The particularly offending phrase was added by John Mason Neal, and is completely absent from the Latin text: “ransom captive Israel; That mourns in lonely exile here.” It is based on a variation developed by German Jesuits in 1801 that asked that Emmanuel “Free captive Israel!/Who groans in exile, ’Set free by God’s Son” (Joslyn-Siemiatkoski). According to Joslyn-Siemiatkoski, “the Neal translation intensifies the language, from Israel groaning in exile to ‘mourning in lonely exile.’”

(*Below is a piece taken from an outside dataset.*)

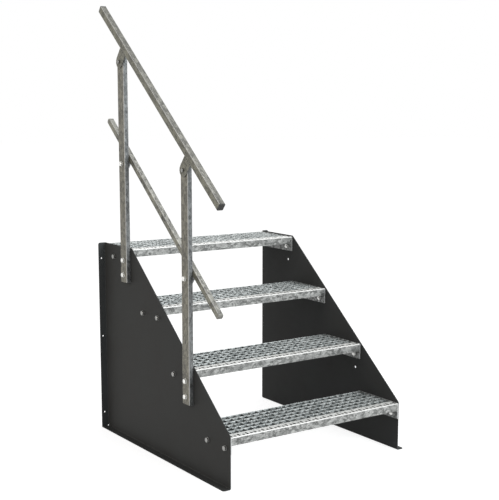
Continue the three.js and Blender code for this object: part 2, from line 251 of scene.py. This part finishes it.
def smoothed(piece, sharp_from):
    """Shades the piece smooth, but for the edges that turn more than an angle in degrees."""
    mesh = piece.data
    mesh.polygons.foreach_set("use_smooth", [True] * len(mesh.polygons))
    mesh.set_sharp_from_angle(angle=math.radians(sharp_from))
    weighing = piece.modifiers.new("weighted", "WEIGHTED_NORMAL")
    weighing.keep_sharp = True


def eased(node, name, width, material):
    """A copy of a CAD node with its sharp edges worn round, which then stands for the node."""
    same_place = 0.000002
    flat_angle = math.radians(0.5)
    worn_angle = math.radians(48)
    bm = bmesh.new()
    bm.from_mesh(nodes[node].data)
    bmesh.ops.remove_doubles(bm, verts=bm.verts, dist=same_place)
    bmesh.ops.dissolve_limit(bm, angle_limit=flat_angle, verts=bm.verts, edges=bm.edges)
    sharp = [edge for edge in bm.edges
             if len(edge.link_faces) == 2 and edge.calc_face_angle() > worn_angle]
    bmesh.ops.bevel(bm, geom=sharp, offset=width, offset_type="OFFSET", segments=2, profile=0.5,
                    affect="EDGES", clamp_overlap=True)
    bmesh.ops.triangulate(bm, faces=bm.faces)
    loose = [edge for edge in bm.edges if not edge.link_faces]
    bmesh.ops.delete(bm, geom=loose, context="EDGES")
    low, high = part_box(node)
    for vert in bm.verts:
        vert.co = [min(max(vert.co[axis], low[axis]), high[axis]) for axis in range(3)]
    mesh = mesh_of(bm, name)
    mesh.materials.append(material)
    piece = put_in_scene(name, mesh)
    smoothed(piece, sharp_from=50)
    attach(piece, "root")
    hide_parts(node)
    return piece


for side in ("left", "right"):
    piece = eased(f"{side}_cheek", f"{side}_cheek_sheet", cheek_edge, powder_coat)


# Gratings: bearing bars along each tread and lower cross bars pressed into them, hot-dip
# galvanised after assembly, so the crystals of the zinc run over all the bars.
treads = range(1, 5)
cells_across = 6
cells_along = 24
bar_thickness = 0.002
cross_bar_height = 0.010
bar_edge_radius = 0.0005
# Colour of the painted highlight on rounded corners.
corner_highlight_zinc = (0.86, 0.86, 0.85)


def corner_highlight_mask(tree, axis):
    """1 on a rounded corner halfway between the faces along and across the axis, 0 on both.
    It marks where a corner gets a painted highlight.
    """
    along = squared_facing(tree, axis)
    return times(tree, along, ranged(tree, along, (0, 1), (4, 0)))


def galvanised(name, pale, dark, spangle=110.0, stretch=(1, 1, 1), slope=0.0, metallic=0.5,
               cloudy=0.5, base=0.0, sides=0.0, fronts=0.0, tops=0.0, corners=0.0,
               corner_axis="X", side_tint=(1, 1, 1)):
    """Mottled zinc. Faces that look sideways, forwards or up may be painted darker or lighter, as
    painted light and shade, corners may get a painted highlight, and sides a painted tint."""
    crystal_share = 0.3
    fleck_share = 0.5
    mottling_reach = 0.3
    crystal_unevenness = 0.16
    cloud_unevenness = 0.3
    crystal_relief = 0.4
    grain_relief = 0.6
    material, tree, shader = start_material(name)
    drawn_out = {"stretch": stretch, "slope": slope}
    crystals = object_pattern(tree, "ShaderNodeTexVoronoi", spangle, **drawn_out).outputs
    shades = add_node(tree, "ShaderNodeSeparateColor", {"Color": crystals["Color"]}).outputs
    clouds = noise(tree, scale=22.0, detail=7, roughness=0.68, **drawn_out)
    flecks = noise(tree, scale=260.0, detail=3, **drawn_out)
    grain = noise(tree, scale=900.0)

    mottling = summed(tree, (shades["Red"], crystal_share), (clouds, cloudy),
                      (flecks, fleck_share))
    middle = (crystal_share + cloudy + fleck_share) / 2
    mottled = ranged(tree, mottling, (middle - mottling_reach, middle + mottling_reach),
                     (base, base + 1))
    # Faces that look along x, y or z are painted darker or lighter as painted light and shade.
    side = squared_facing(tree, "X")
    light = summed(tree, (mottled, 1), (side, sides), (squared_facing(tree, "Y"), fronts),
                   (squared_facing(tree, "Z"), tops))
    zinc = blended(tree, light, dark, pale)
    # Side faces get a painted tint.
    if side_tint != (1, 1, 1):
        zinc = blended(tree, side, zinc, side_tint, "MULTIPLY")
    # Rounded corners get a painted highlight.
    if corners:
        zinc = blended(tree, times(tree, corner_highlight_mask(tree, corner_axis), corners),
                       zinc, corner_highlight_zinc)

    unevenness = summed(tree, (shades["Green"], crystal_unevenness),
                        (clouds, cloud_unevenness))
    relief = summed(tree, (crystals["Distance"], crystal_relief), (grain, grain_relief))
    join_inputs(tree, shader, {
        "Base Color": zinc,
        "Roughness": ranged(tree, unevenness, (0.05, 0.4), (0.3, 0.56)),
        "Metallic": metallic,
        "Normal": bump(tree, relief, strength=0.3, depth=0.0004)})
    return material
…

The objection to this intensification, especially in light of the dangers of Christian anti-Jewishness, has resulted in various attempts to either modify or entirely rewrite the lyrics of O Come, O Come Emmanuel. The Boston College Center for Jewish-Christian Learning provided a revision of the hymn accompanied by a commentary (PDF version). Homiletics professor and Lutheran pastor Barbara Lundblad composed a full revision which is specifically highlighted in “Christian-Jewish Relations: Theological and Practical Guidance for Episcopalians.” Episcopal Priest Stephen Shaver produced a version that has been set to music. I currently use (with minor modification) the revision composed by Dr. Philip Cunningham as a part of BC’s conversation many years ago, which is where I was first exposed to this particular conversation. 

Each of these modifications serve to amplify the core Jewish identity of Jesus, and the varied metaphors speak to God’s redemptive work through Israel, and extended through Christians. Joslyn-Siemiatkoski encourages us to “imagine the redemptive landscape as not linear but looping and intertwining,” a “tapestry” the threads of each antiphon “conceived as different colors that first are woven into Israel’s story and then the Church’s story.”

It is my hope that by singing shifted lyrics, and understanding why they are shifted, we rest with great confidence in a covenanted life with the God of Israel that is not replaced or superseded by Jesus Christ, but eternally being fulfilled in our mutual participation in God’s redemptive work.